→ **DATA PROVIDED**

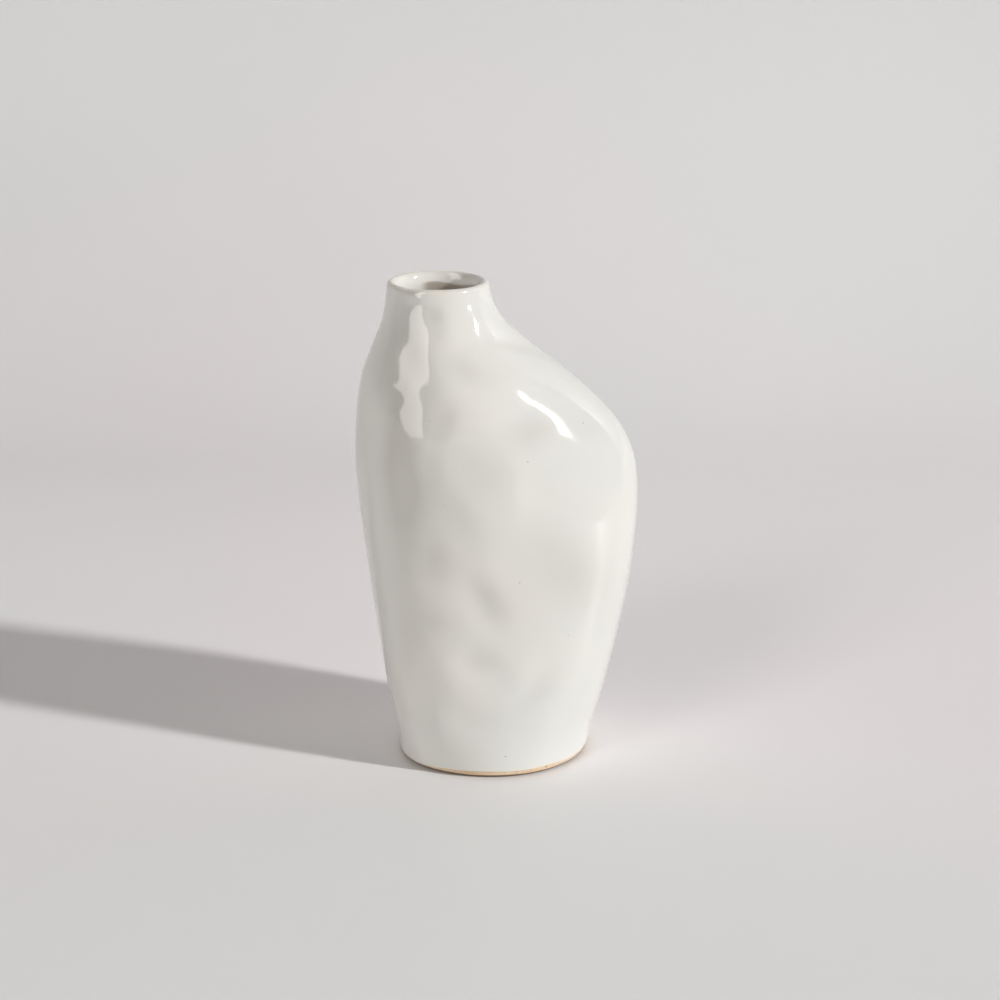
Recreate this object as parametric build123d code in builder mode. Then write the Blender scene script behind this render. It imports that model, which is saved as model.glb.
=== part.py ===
from build123d import *
from math import cos, hypot, pi, sin
import os

# A slip-cast stoneware vase, round at the foot and the mouth and cushion-shaped between,
# with the neck far to one side. The clay body carries an outer glaze that runs over the
# lip into the throat, a liner glaze in the chamber and a patch of glaze under the base.
# Origin in the middle of the foot on the table, +X to the shoulder, -Y to the front.

# Outer form over the glaze
vase_height = 200.0
foot_radius = 39.0
belly_left = 57.0  # reach of the belly from the foot's centre to the neck's side
belly_right = 59.0  # reach of the shoulder's side
belly_depth = 41.0  # reach to the front and to the back
mouth_radius = 20.6
mouth_offset = 22.5  # the mouth's centre stands this far to the left of the foot's
lip_rounding = 2.0
lip_bevel = 1.2  # the clay's lip is trimmed to a bevel under the rounded glaze
foot_rounding = 1.6

# Wall
clay_wall = 3.3
glaze_coat = 0.5
floor_clay = 4.5
chamber_rounding = 8.0

# Foot ring and the recess inside it
foot_ring_width = 6.0
recess_depth = 2.0
base_glaze_margin = 1.5  # bare clay between the base glaze and the recess wall

# Where the glazes end
glaze_line = 3.2  # the outer glaze is wiped off below this height
throat_lap = 14.0  # the outer glaze laps this far down the throat
cut_overrun = 5.0

# Stations up the vase: height as a share of the vase's, then how far the left, the right
# and the depth have swollen from the foot, or above the belly from the mouth, to the belly
station_shares = [
    (0.00, 0.00, 0.00, 0.00),
    (0.06, 0.11, 0.11, 0.34),
    (0.15, 0.35, 0.38, 0.62),
    (0.25, 0.51, 0.60, 0.81),
    (0.35, 0.67, 0.81, 0.92),
    (0.45, 0.82, 0.94, 0.99),
    (0.55, 0.94, 1.00, 0.99),
    (0.64, 1.00, 0.97, 0.96),
    (0.71, 0.96, 0.86, 0.895),
    (0.77, 0.88, 0.68, 0.815),
    (0.82, 0.72, 0.49, 0.70),
    (0.87, 0.44, 0.275, 0.46),
    (0.92, 0.16, 0.095, 0.20),
    (0.965, 0.04, 0.02, 0.045),
    (1.00, 0.00, 0.00, 0.00),
]
left_peak_share = 0.64  # height of the widest place on each side
right_peak_share = 0.55
depth_peak_share = 0.45

# The plan's shape: it is squared in the lower belly, and in the shoulder its front and
# back crests lean over to the neck's side. Each comes and goes between heights, which
# are shares too: where it starts, is full, starts to fade and is gone.
square_share = 0.035
square_height_shares = (0.0, 0.25, 0.35, 0.72)
crest_share = 0.11
crest_height_shares = (0.40, 0.70, 0.80, 0.97)

# The walls under the glaze are drawn through plans at these steps, closer in the neck
belly_step = 8.0
neck_step = 5.0
neck_from_share = 0.7
rounding_steps = 3
section_points = 12


def reach(swell, height_share, peak_share, belly, mouth):
    """Reach of one side: the foot's or the mouth's, swollen towards the belly's."""
    base = foot_radius if height_share <= peak_share else mouth
    return base + (belly - base) * swell


# Height, and reach to the left, right and front, of the glazed form at each station
stations = [
    (
        share * vase_height,
        reach(left, share, left_peak_share, belly_left, mouth_offset + mouth_radius),
        reach(right, share, right_peak_share, belly_right, mouth_radius - mouth_offset),
        reach(depth, share, depth_peak_share, belly_depth, mouth_radius),
    )
    for share, left, right, depth in station_shares
]


def slope(index, side):
    """Slope of one side at a station, from the stations below and above it."""
    low = stations[max(index - 1, 0)]
    high = stations[min(index + 1, len(stations) - 1)]
    return (high[side] - low[side]) / (high[0] - low[0])


def drawn_side(height, side, inset):
    """Reach of one side at a height, drawn in by a wall measured square to the side.

    Between two stations the side is the cubic with their reaches and their slopes.
    """
    upper = next(k for k in range(1, len(stations)) if stations[k][0] >= height)
    low, high = stations[upper - 1], stations[upper]
    rise = high[0] - low[0]
    swell = high[side] - low[side]
    start = slope(upper - 1, side) * rise - swell
    end = slope(upper, side) * rise - swell
    t = (height - low[0]) / rise
    bend = (1 - t) * start - t * end
    lean = swell + (1 - 2 * t) * bend - t * (1 - t) * (start + end)
    return low[side] + t * swell + t * (1 - t) * bend - inset * hypot(1, lean / rise)


def eased(share, height_share, height_shares):
    """A share that comes and goes smoothly between four heights."""
    start, full, fading, gone = height_shares
    rising = (height_share - start) / (full - start)
    falling = (gone - height_share) / (gone - fading)
    ease = max(0, min(1, rising, falling))
    return share * ease * ease * (3 - 2 * ease)


def plan(height, inset):
    """Plan of the form at a height, drawn in by an inset."""
    left, right, depth = [drawn_side(height, side, inset) for side in (1, 2, 3)]
    square = eased(square_share, height / vase_height, square_height_shares)
    crest = eased(crest_share, height / vase_height, crest_height_shares)
    centre = (right - left) / 2
    half = (right + left) / 2
    places = [k / section_points for k in range(section_points + 1)]
    outline = [
        (
            centre + half * (cos(t) - square * cos(3 * t)) / (1 - square),
            depth * (sin(t) + square * sin(3 * t) - crest * sin(2 * t)) / (1 - square),
        )
        for t in [2 * pi * place for place in places[:-1]]
    ]
    with BuildSketch(Plane.XY.offset(height)) as section:
        with BuildLine():
            add(Edge.make_spline(outline, periodic=True, parameters=places))
        make_face()
    return section.sketch


def wall_plans(inset, floor, rounding, top):
    """Plans of a closed wall from its rounded floor to its top."""
    turns = [pi / 2 * k / rounding_steps for k in range(rounding_steps)]
    plans = [
        plan(floor + rounding * (1 - cos(turn)), inset + rounding * (1 - sin(turn)))
        for turn in turns
    ]
    height = floor + rounding
    while height < top - neck_step / 2:
        plans.append(plan(height, inset))
        height += belly_step if height < neck_from_share * vase_height else neck_step
    plans.append(plan(top, inset))
    return plans


def rim_edges(part, height):
    """Edges of a part that lie flat at one height."""
    return part.edges().filter_by(
        lambda edge: abs(edge.bounding_box().min.Z - height) < same_height
        and abs(edge.bounding_box().max.Z - height) < same_height
    )


same_height = glaze_coat / 10  # edges nearer than this to a height lie at it
chamber_floor = recess_depth + floor_clay
clay_top = vase_height - glaze_coat
lap_height = vase_height - throat_lap
ring_inside = foot_radius - glaze_coat - foot_ring_width

# The space inside the clay, up to the clay's lip
with BuildPart() as clay_chamber:
    loft(
        sections=wall_plans(
            glaze_coat + clay_wall, chamber_floor, chamber_rounding, clay_top
        ),
        ruled=True,
    )

# The space left inside the glaze, up to the finished lip
with BuildPart() as glazed_chamber:
    loft(
        sections=wall_plans(
            glaze_coat + clay_wall + glaze_coat,
            chamber_floor + glaze_coat,
            chamber_rounding - glaze_coat,
            vase_height,
        ),
        ruled=True,
    )

# The chamber below the lap, where the liner takes over from the outer glaze, and the
# throat above it
with BuildPart() as lined_chamber:
    add(clay_chamber.part)
    split(bisect_by=Plane.XY.offset(lap_height), keep=Keep.BOTTOM)

with BuildPart() as throat:
    add(clay_chamber.part)
    split(bisect_by=Plane.XY.offset(lap_height), keep=Keep.TOP)

# The clay with its throat and its bevelled lip, still solid below the lap
with BuildPart() as clay_core:
    loft(
        sections=wall_plans(glaze_coat, 0, foot_rounding - glaze_coat, clay_top),
        ruled=True,
    )
    add(throat.part, mode=Mode.SUBTRACT)
    chamfer(rim_edges(clay_core, clay_top), lip_bevel)

# Clay body: the cast shell with its floor and the recess turned out inside its foot ring
with BuildPart() as clay_body:
    add(clay_core.part)
    add(lined_chamber.part, mode=Mode.SUBTRACT)
    with BuildSketch(Plane.XY.offset(-cut_overrun)):
        Circle(ring_inside)
    extrude(amount=cut_overrun + recess_depth, mode=Mode.SUBTRACT)

# Outer glaze: over the outside, the lip and the top of the throat
with BuildPart() as outer_glaze:
    loft(sections=[plan(station[0], 0) for station in stations])
    fillet(rim_edges(outer_glaze, 0), foot_rounding)
    add(glazed_chamber.part, mode=Mode.SUBTRACT)
    fillet(rim_edges(outer_glaze, vase_height), lip_rounding)
    split(bisect_by=Plane.XY.offset(glaze_line), keep=Keep.TOP)
    add(clay_core.part, mode=Mode.SUBTRACT)

# Inner glaze: the liner over the chamber's wall and floor, up to the lap
with BuildPart() as inner_glaze:
    add(lined_chamber.part)
    add(glazed_chamber.part, mode=Mode.SUBTRACT)

# Base glaze: the patch in the recess under the foot
with BuildPart() as base_glaze:
    with BuildSketch(Plane.XY.offset(recess_depth - glaze_coat)):
        Circle(ring_inside - base_glaze_margin)
    extrude(amount=glaze_coat)

clay_body.part.label = "clay_body"
outer_glaze.part.label = "outer_glaze"
inner_glaze.part.label = "inner_glaze"
base_glaze.part.label = "base_glaze"

os.makedirs("parts", exist_ok=True)
export_step(clay_body.part, "parts/clay_body.step")
export_step(outer_glaze.part, "parts/outer_glaze.step")
export_step(inner_glaze.part, "parts/inner_glaze.step")
export_step(base_glaze.part, "parts/base_glaze.step")
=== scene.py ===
import math

import bpy
import numpy as np
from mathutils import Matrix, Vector


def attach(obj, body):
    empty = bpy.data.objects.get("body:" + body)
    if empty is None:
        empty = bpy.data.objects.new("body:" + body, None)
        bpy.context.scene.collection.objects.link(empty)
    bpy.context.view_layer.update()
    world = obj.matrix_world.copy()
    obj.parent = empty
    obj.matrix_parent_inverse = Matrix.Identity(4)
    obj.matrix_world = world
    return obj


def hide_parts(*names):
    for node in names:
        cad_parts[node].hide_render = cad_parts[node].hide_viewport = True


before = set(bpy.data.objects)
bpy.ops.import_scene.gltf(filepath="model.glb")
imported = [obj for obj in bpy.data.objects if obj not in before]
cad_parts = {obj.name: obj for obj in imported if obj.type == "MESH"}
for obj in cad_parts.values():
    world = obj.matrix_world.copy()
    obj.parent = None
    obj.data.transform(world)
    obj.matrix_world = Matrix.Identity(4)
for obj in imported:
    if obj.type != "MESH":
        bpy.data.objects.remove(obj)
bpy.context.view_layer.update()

# A glazed stoneware bud vase, in metres: +X to the shoulder, -Y to the camera, with its
# foot on z = 0
mm = 0.001

form = {
    "height": 200 * mm,
    "footRadius": 39 * mm,
    "bellyLeft": 57 * mm,
    "bellyRight": 59 * mm,
    "bellyDepth": 41 * mm,
    "mouthRadius": 20.6 * mm,
    "mouthOffset": 22.5 * mm,
    "square": 0.035,  # third harmonic that squares the plan in the lower belly
    "squareHeights": (0.0, 0.25, 0.35, 0.72),  # starts, is full, fades and is gone
    "crest": 0.11,  # lean of the front and back crests towards the neck's side
    "crestHeights": (0.40, 0.70, 0.80, 0.97),
    "footSwell": 2.3 * mm,  # the foot bulges at the front on the neck's side
    "footTurn": -143,  # the bulge's middle and spread, in degrees round the foot
    "footSpread": 26,
    "footFade": (6 * mm, 34 * mm),  # heights between which the bulge fades out
    "peaks": (0.64, 0.55, 0.45),  # heights of the widest place: left, right, depth
    # share of the height, then how far the left, the right and the depth have swollen
    # from the foot, or above their peak from the mouth, to the belly
    "stations": (
        (0.00, 0.00, 0.00, 0.00),
        (0.06, 0.11, 0.11, 0.34),
        (0.15, 0.35, 0.38, 0.62),
        (0.25, 0.51, 0.60, 0.81),
        (0.35, 0.67, 0.81, 0.92),
        (0.45, 0.82, 0.94, 0.99),
        (0.55, 0.94, 1.00, 0.99),
        (0.64, 1.00, 0.97, 0.96),
        (0.71, 0.96, 0.86, 0.895),
        (0.77, 0.88, 0.68, 0.815),
        (0.82, 0.72, 0.49, 0.70),
        (0.87, 0.44, 0.275, 0.46),
        (0.92, 0.16, 0.095, 0.20),
        (0.965, 0.04, 0.02, 0.045),
        (1.00, 0.00, 0.00, 0.00),
    ),
}
wall = {
    "coat": 0.5 * mm,
    "clay": 3.3 * mm,
    "floorClay": 4.5 * mm,
    "lipRounding": 1.6 * mm,  # of the lip's outer edge
    "lipSlope": 6.0 * mm,  # how far the lip's inside slopes down to the throat
    "footRounding": 2.8 * mm,
    "chamberRounding": 8 * mm,
    "cornerRows": 9,
    "floorSteps": (6 * mm, 12 * mm, 18 * mm, 23 * mm),  # rows in over the chamber's floor
    "recess": 2 * mm,
    "lap": 14 * mm,  # the outer glaze laps this far down the throat
}
innerInset = 2 * wall["coat"] + wall["clay"]  # from the outer face to the lined chamber
turnCount = 300  # columns of every turned grid
turns = np.arange(turnCount) * 2 * math.pi / turnCount


def ease(x):
    # smoothstep: 3 x squared less 2 x cubed, between 0 and 1
    x = np.clip(x, 0, 1)
    return x * x * (3 - 2 * x)


def comesAndGoes(size, share, heights):
    # A size that eases in and out again between four heights
    start, full, fading, gone = heights
    rising = (share - start) / (full - start)
    falling = (gone - share) / (gone - fading)
    return size * ease(np.minimum(rising, falling))


def sideReaches(z):
    # Reach to the left, right and front at each height: the cubic that has the reaches
    # of the two stations round the height and, at each, the slope of its two neighbours.
    shares = np.array(form["stations"])
    heights = shares[:, 0] * form["height"]
    mouths = (
        form["mouthOffset"] + form["mouthRadius"],
        form["mouthRadius"] - form["mouthOffset"],
        form["mouthRadius"],
    )
    bellies = (form["bellyLeft"], form["bellyRight"], form["bellyDepth"])
    z = np.clip(z, 0, form["height"])
    upper = np.clip(np.searchsorted(heights, z), 1, len(heights) - 1)
    rise = heights[upper] - heights[upper - 1]
    t = (z - heights[upper - 1]) / rise
    reaches, leans = [], []
    for side in range(3):
        below = shares[:, 0] <= form["peaks"][side]
        base = np.where(below, form["footRadius"], mouths[side])
        reach = base + (bellies[side] - base) * shares[:, side + 1]
        slope = np.empty_like(reach)
        slope[1:-1] = (reach[2:] - reach[:-2]) / (heights[2:] - heights[:-2])
        slope[0] = (reach[1] - reach[0]) / (heights[1] - heights[0])
        slope[-1] = (reach[-1] - reach[-2]) / (heights[-1] - heights[-2])
        swell = reach[upper] - reach[upper - 1]
        start = slope[upper - 1] * rise - swell
        end = slope[upper] * rise - swell
        bend = (1 - t) * start - t * end
        reaches.append(reach[upper - 1] + t * swell + t * (1 - t) * bend)
        leans.append((swell + (1 - 2 * t) * bend - t * (1 - t) * (start + end)) / rise)
    return reaches, leans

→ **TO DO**
Locate all lines holding the word "before", then copy them out.

→ **SOLUTION**
before = set(bpy.data.objects)
imported = [obj for obj in bpy.data.objects if obj not in before]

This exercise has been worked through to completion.